AWS Launches Cassandra Service

AWS today unveiled a serverless Cassandra service that ostensibly will give customers the scalability benefits of the NoSQL database but without the infamous management challenges that accompany it.

Appropriately named the Managed Cassandra Service (MCS), the new offering gives AWS customers the power of Apache Cassandra, most notably the ability of Cassandra to run a single database across multiple data centers around the world while maintaining very low latency and a high degree of high availability.

Those aren’t traits that are associated with all databases, but they are among the design points for Cassandra, which was originally created by a pair of Facebook developers in 2007 to power the social media site’s search function. The Java-based database was based on Google’s BigTable database and was widely adopted by organizations that need to store petabytes of data, like Netflix, CERN, Reddit, and Uber.

MCS implements the Cassandra version 3.11 API for the Cassandra Query Language (CQL), which enables customers to host their existing Cassandra applications on the cloud giant’s servers. MCS runs as a serverless service, so there’s no need for customers to provision any EC2 instances or virtual machines upon them to run the database.

No provisioning of storage is necessary with MCS, as storage is fully managed by AWS for the MCS service. Customers’ data is automatically replicated three times across muilptoiple AWS Availability Zones for durability, the vendor says.

AWS CEO Andy Jassy presents all of AWS’ database at re:Invent Tuesday, December 3, 2019

MCS will let developers build applications with “virtually unlimited throughput and storage that can serve thousands of requests per second without the need for capacity planning,” AWS’s Danilo Poccia writes in a blog post today.

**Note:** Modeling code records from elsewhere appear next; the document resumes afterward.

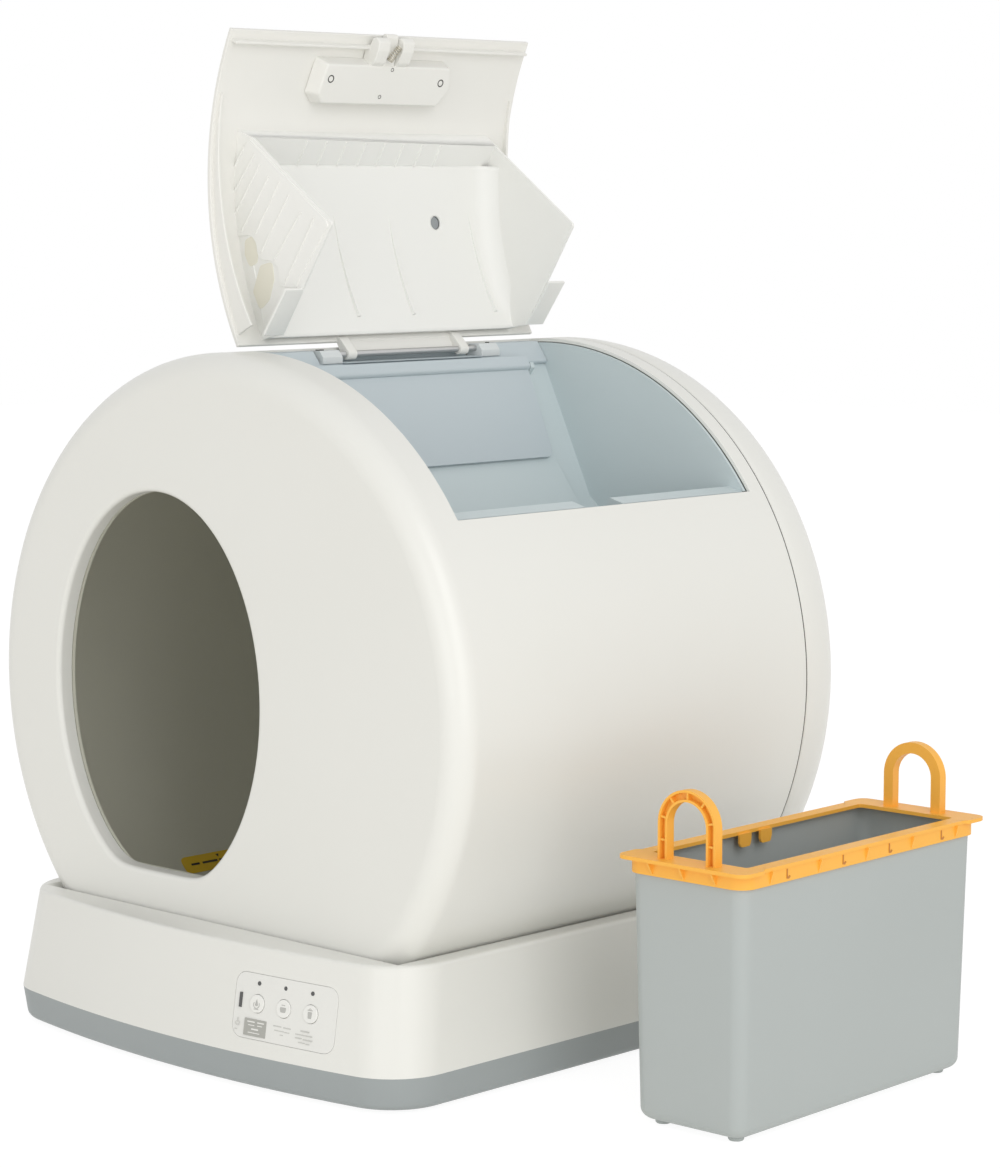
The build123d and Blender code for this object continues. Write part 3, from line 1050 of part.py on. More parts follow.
with BuildPart() as lid_hood:
    for y in (HOOD_FRONT_Y, HOOD_REAR_Y - HOOD_T):
        with BuildSketch(lid_xz(y)):
            with BuildLine():
                Polyline(on_drum(HOOD_JOIN_R, HOOD_TOP_ANGLE), on_floor(HOOD_FOOT_S), HOOD_APEX,
                         HOOD_EDGE_OUTER, on_drum(HOOD_JOIN_R, HOOD_RIM_ANGLE))
                ThreePointArc(on_drum(HOOD_JOIN_R, HOOD_RIM_ANGLE),
                              on_drum(HOOD_JOIN_R, (HOOD_RIM_ANGLE + HOOD_TOP_ANGLE) / 2),
                              on_drum(HOOD_JOIN_R, HOOD_TOP_ANGLE))
            make_face()
        extrude(amount=-HOOD_T)
    # ceiling close under the lid, end wall and sloping rim between the side walls
    inside_front, inside_rear = HOOD_FRONT_Y + 1, HOOD_REAR_Y - 1
    extrude(arc_band(inside_front, HOOD_CEIL_R, HOOD_CEIL_R + HOOD_T, HOOD_CEIL_LOW_ANGLE, HOOD_TOP_ANGLE),
            amount=-(inside_rear - inside_front))
    edge_x, edge_z = HOOD_EDGE_OUTER
    wall_x, wall_z = on_drum(HOOD_CEIL_R + 1, HOOD_CEIL_LOW_ANGLE)
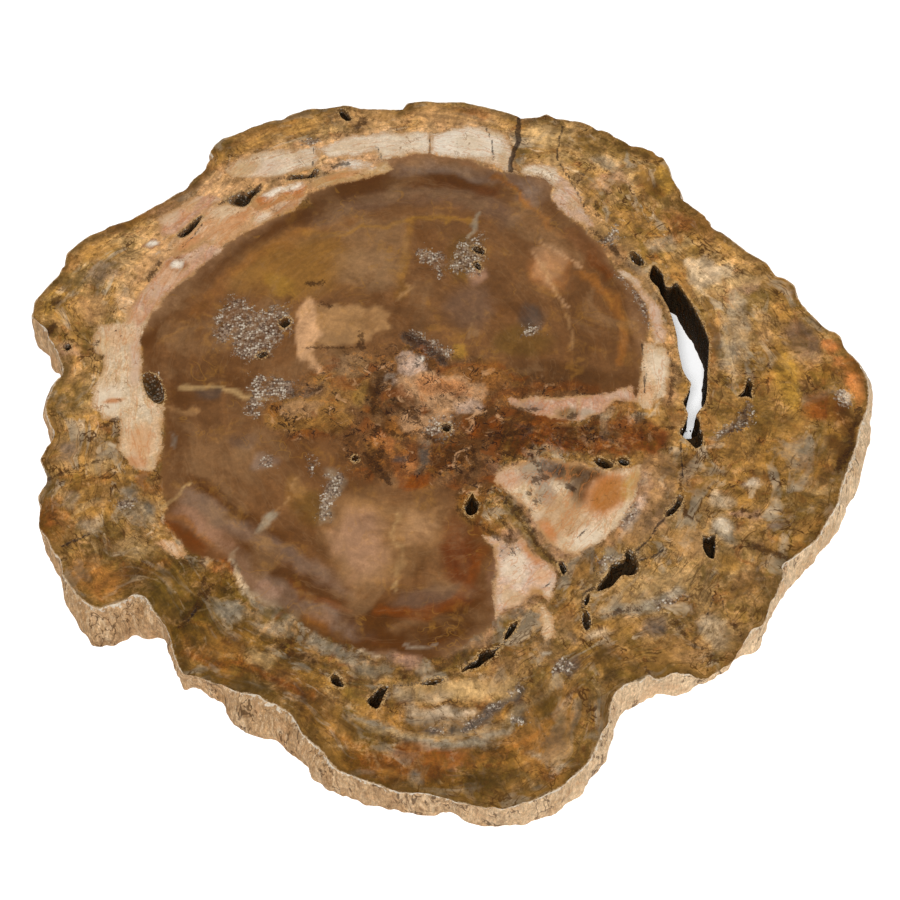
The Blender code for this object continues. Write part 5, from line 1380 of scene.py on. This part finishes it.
def stone_section(tree, given):
    """The stone where it is cut flat, from its attributes: ground, pale pieces, druse, marks and cracks."""
    pale_mark, dark_mark, druse_mark = tree.split(tree.attribute("marks")["Vector"])
    heart_gap, pit_gap, rim_gap = tree.split(tree.attribute("gaps")["Vector"])
    growth = tree.attribute("growth")["Vector"]
    ground = tree.attribute("ground")
    flat = tree.stretched(given["Vector"], 1.0, 1.0, 0.15)
    wander = tree.minus(tree.noise(flat, 0.42, 3.0, 0.68), 0.5)
    shiver = tree.minus(tree.noise(flat, 1.7, 1.0, 0.6), 0.5)

    def ragged(value, broad, fine):
        """The value with its edge moved by a broad and a fine noise."""
        return tree.plus(value, tree.plus(tree.times(wander, broad), tree.times(shiver, fine)))

    wood = wood_colours(tree, ground["Color"], ground["Alpha"], flat, growth, ragged(rim_gap, 6.0, 1.0))
    agate = agate_colours(tree, ground["Color"], ragged(heart_gap, 14.0, 0.0), flat, growth)
    colour = tree.blend(tree.spread(ragged(heart_gap, 4.0, 0.5), -0.8, 0.8), wood, agate)
    broken = tree.attribute("broken")["Fac"]
    strength = tree.times(broken, 0.65)
    colour = tree.effect("mineral_mottle", flat, colour, "umber", "amber", 5.0, strength)["Colour"]
    for fill, shore, length, level, most in (
            ("rust", "umber", 12.0, 0.56, 0.5), ("umber", "soot", 9.0, 0.58, 0.6),
            ("peach", "umber", 6.0, 0.61, 0.6)):
        colour = tree.effect("mineral_islands", flat, colour, fill, shore, length, length, level,
                             tree.times(broken, most))["Colour"]
    splits = tree.effect("mineral_veins", flat, 5.0, 0.014)["Lines"]
    colour = tree.blend(tree.times(splits, broken, 0.8), colour, "soot")

    pale_gap = ragged(pale_mark, 4.0, 1.6)
    pale = tree.attribute("pale_colour")
    pale = pale_wood_colours(tree, pale["Color"], pale["Alpha"], flat, growth, pale_gap)
    colour = tree.toned(colour, pale, pale_gap, -0.7, 0.6, 0.94)

    sparkle = tree.effect("quartz_sparkle", flat, 0.9)
    clumps = tree.noise(flat, 0.2, 3.0, 0.65)
    is_druse = tree.times(
        tree.spread(ragged(druse_mark, 12.0, 6.0), -0.4, 1.4), tree.spread(clumps, 0.36, 0.52, 0.3, 0.8))
    colour = tree.blend(is_druse, colour, sparkle["Colour"])

    is_dark = tree.spread(ragged(dark_mark, 6.0, 3.0), -0.7, 0.6, 0.0, 0.75)
    colour = tree.blend(is_dark, colour, tree.toned("soot", "umber", shiver, -0.12, 0.12))
    is_crack = tree.spread(ragged(tree.attribute("cracks")["Fac"], 1.0, 1.0), -0.25, 0.25)
    colour = tree.blend(tree.times(is_crack, 0.8), colour, "soot")
    chip_tone = tree.toned("umber", "sand", shiver, -0.1, 0.1)
    colour = tree.toned(colour, chip_tone, ragged(pit_gap, 2.4, 2.4), -1.1, -0.4, 0.7)

    hollow = tree.plus(tree.times(is_crack, 0.8), tree.times(is_dark, 0.12))
    return {
        "Colour": colour,
        "Height": tree.minus(tree.times(sparkle["Height"], is_druse, 0.5), hollow),
        "Dullness": tree.plus(tree.times(is_druse, 0.35), tree.times(is_crack, 0.5)),
        "Rim Gap": rim_gap,
    }


# The shared effects: the function that makes each one, and its inputs with a socket kind or a number.
EFFECTS = {
    "mineral_mottle": (mineral_mottle, {
        "Vector": "Vector", "Colour": "Color", "Stain": "Color", "Bleach": "Color", "Size": 8.0,
        "Strength": 1.0}),
    "growth_rings": (growth_rings, {"Growth": "Vector", "Length": 14.0, "Thickness": 4.0, "Line": 0.01}),
    "mineral_veins": (mineral_veins, {"Vector": "Vector", "Size": 8.0, "Line": 0.01}),
    "mineral_islands": (mineral_islands, {
        "Growth": "Vector", "Colour": "Color", "Fill": "Color", "Shore": "Color", "Length": 12.0,
        "Thickness": 6.0, "Level": 0.5, "Strength": 0.6}),
    "quartz_sparkle": (quartz_sparkle, {"Vector": "Vector", "Grain": 1.0}),
    "stone_section": (stone_section, {"Vector": "Vector"}),
}


def shared_effect(name):
    """The shader node group of that name, made the first time that a finish asks for it."""
    if name in bpy.data.node_groups:
        return bpy.data.node_groups[name]
    recipe, inputs = EFFECTS[name]
    group = bpy.data.node_groups.new(name, "ShaderNodeTree")
    for label, value in inputs.items():
        kind = value if isinstance(value, str) else "Float"
        socket = group.interface.new_socket(label, in_out="INPUT", socket_type="NodeSocket" + kind)
        if kind == "Float":
            socket.default_value = value
    outputs = recipe(Tree(group), group.nodes.new("NodeGroupInput").outputs)
    for label in outputs:
        kind = "Color" if label == "Colour" else "Float"
        group.interface.new_socket(label, in_out="OUTPUT", socket_type="NodeSocket" + kind)
    leave = group.nodes.new("NodeGroupOutput")
    for label, value in outputs.items():
        group.links.new(value, leave.inputs[label])
    return group


def polished_finish(settings):
    """The polished face: the section under a clear gloss, paler at the very rim, where a painted highlight
    lies along the chipped rim.
    """
    tree = Finish("polished_face")
    place = tree.place()
    section = tree.effect("stone_section", place)
    # Painted highlight: the face turns cream along the chipped rim.
    rim = tree.plus(section["Rim Gap"], tree.times(tree.noise(place, 0.9, 3.0), 1.6))
    colour = tree.toned(section["Colour"], "cream", rim, 1.3, 0.7, 0.6)
    uneven = tree.noise(place, 0.35, 3.0)
    polish = tree.spread(uneven, 0.3, 0.7, settings.polish - 0.05, settings.polish + 0.07)
    rough = tree.maths("MINIMUM", tree.plus(polish, section["Dullness"]), 0.8)
    return tree.dress({"Base Color": colour, "Roughness": rough, "Specular IOR Level": 0.2},
                      (0.5, 0.4 * MM, section["Height"]))


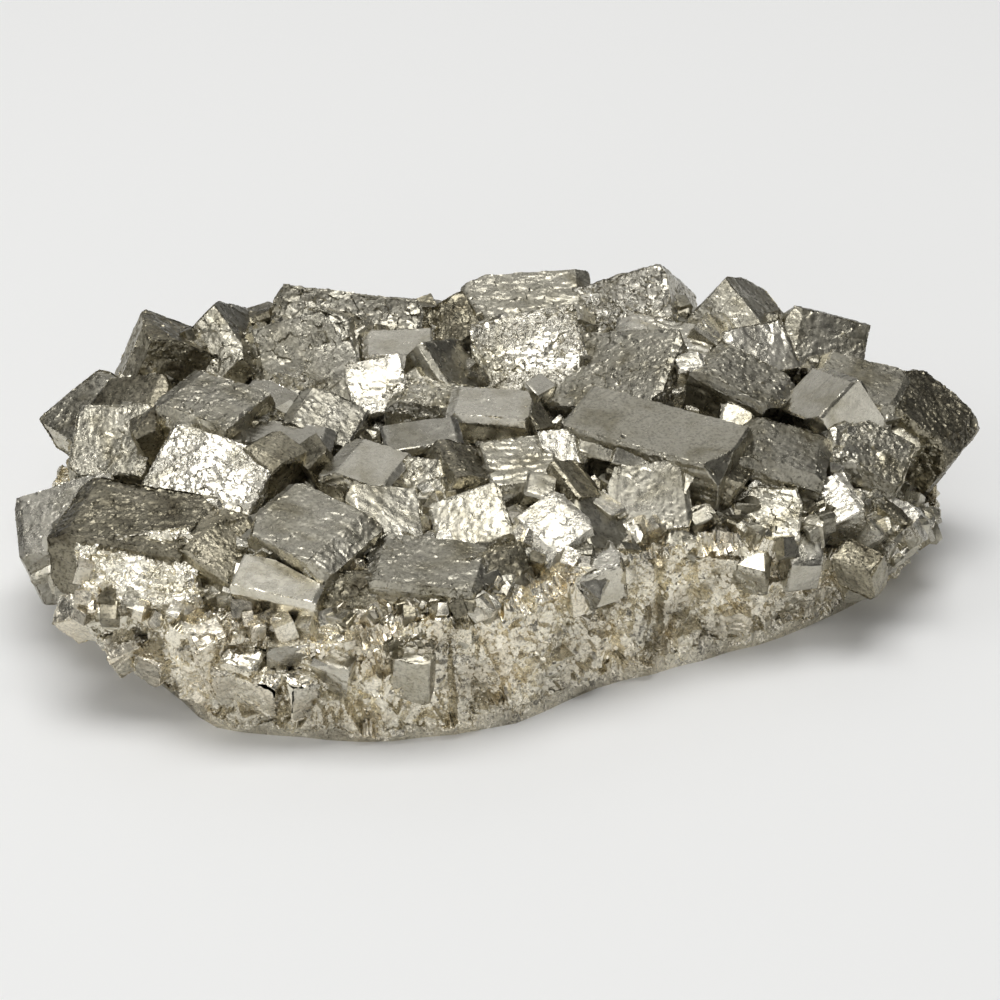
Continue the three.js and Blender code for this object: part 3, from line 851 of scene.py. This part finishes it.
def makeSlab():
    points, triangles = meshOf(nodes["matrix"])
    every = np.ones(len(triangles), bool)
    points, triangles, _ = splitLongEdges(points, triangles, every, slab["coarse"] * mm)
    normals = triangleNormals(points, triangles)
    centres = points[triangles].mean(axis=1)
    # sockets are the faces that lie against a crystal's solid
    crystals = searchTree([obj for name, obj in nodes.items() if name != "matrix"])
    near = slab["socket"] * mm
    bare = np.array([crystals.find_nearest(Vector(c), near)[0] is None for c in centres])
    underside = (normals[:, 2] < -0.9) & (centres[:, 2] < 0.5 * mm)
    bare &= ~underside
    points, triangles, bare = splitLongEdges(points, triangles, bare, slab["edge"] * mm)
    shown = np.zeros(len(points), bool)
    shown[triangles[bare].ravel()] = True
    shown[triangles[~bare].ravel()] = False
    here = points[shown]
    outward = pointNormals(points, triangles)[shown]
    columns = facetHeight(here, np.array(slab["columns"]) * mm, 301)
    blocks = facetHeight(here, np.array(slab["blocks"]) * mm, 412)
    grains = facetHeight(here, slab["grains"] * mm, 523)
    depth = (
        slab["columnDepth"] * (0.5 - columns)
        + slab["blockDepth"] * (0.5 - blocks)
        + slab["grainDepth"] * (0.5 - grains)
    )
    crack = slab["crack"]
    aside = here[:, 0] / mm - crack["at"] + 2.5 * softNoise(here, 6 * mm, 640)
    depth += crack["depth"] * np.exp(-(aside / crack["width"]) ** 2) * (here[:, 2] > crack["above"] * mm)
    depth = np.clip(depth, 0, slab["deepest"]) * np.clip(here[:, 2] / (slab["foot"] * mm), 0, 1)
    points[shown] = here - outward * (depth * mm)[:, None]
    centres = points[triangles].mean(axis=1)
    # more broken and glittering towards the foot, and darker in colour there
    low = np.clip(1 - centres[:, 2] / (7 * mm), 0, 1)
    marks = {
        "tarnish": np.clip(0.95 + 0.3 * softNoise(centres, 7 * mm, 77) - 0.15 * low, 0.6, 1.05),
        "etch": np.clip(0.5 + 0.8 * softNoise(centres, 5 * mm, 78) + low, 0.08, 1),
    }
    addPiece("matrix.slab", points, triangles, "massive_pyrite", ["matrix"], marks, creaseAngle=28)


print("stage")
setStage()
solids = searchTree(nodes.values())
print("crystals")
makeCrystals(solids)
print("companions")
makeCompanions(solids)
print("druse")
makeDruse(solids)
print("slab")
makeSlab()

The new service unleashes the power of Cassandra while hiding its complexity, Poccia writes.

“Managing large Cassandra clusters can be difficult and takes a lot of time,” he continues. “You need specialized expertise to set up, configure, and maintain the underlying infrastructure, and have a deep understanding of the entire application stack, including the Apache Cassandra open source software. You need to add or remove nodes manually, rebalancing partitions, and doing so while keeping your application available with the required performance. Talking with customers, we found out that they often keep their clusters scaled up for peak load because scaling down is complex. To keep your Cassandra cluster updated, you have to do it node by node. It’s hard to backup and restore a cluster if something goes wrong during an update, and you may end up skipping patches or running an outdated version.”

MCS was one of many new services unveiled today by AWS CEO Andy Jassy during a marathon 2-hour-and-45-minute keynote address at re:Invent, the company’s annual conference. Jassy noted that the company had just about every other database on its cloud, including relational, document, time-series, graph, ledger, key-value, and in-memory. With MCS, AWS is adding the wide-column store to its database family.

“You should have the right tool for the right job…” Jassy said.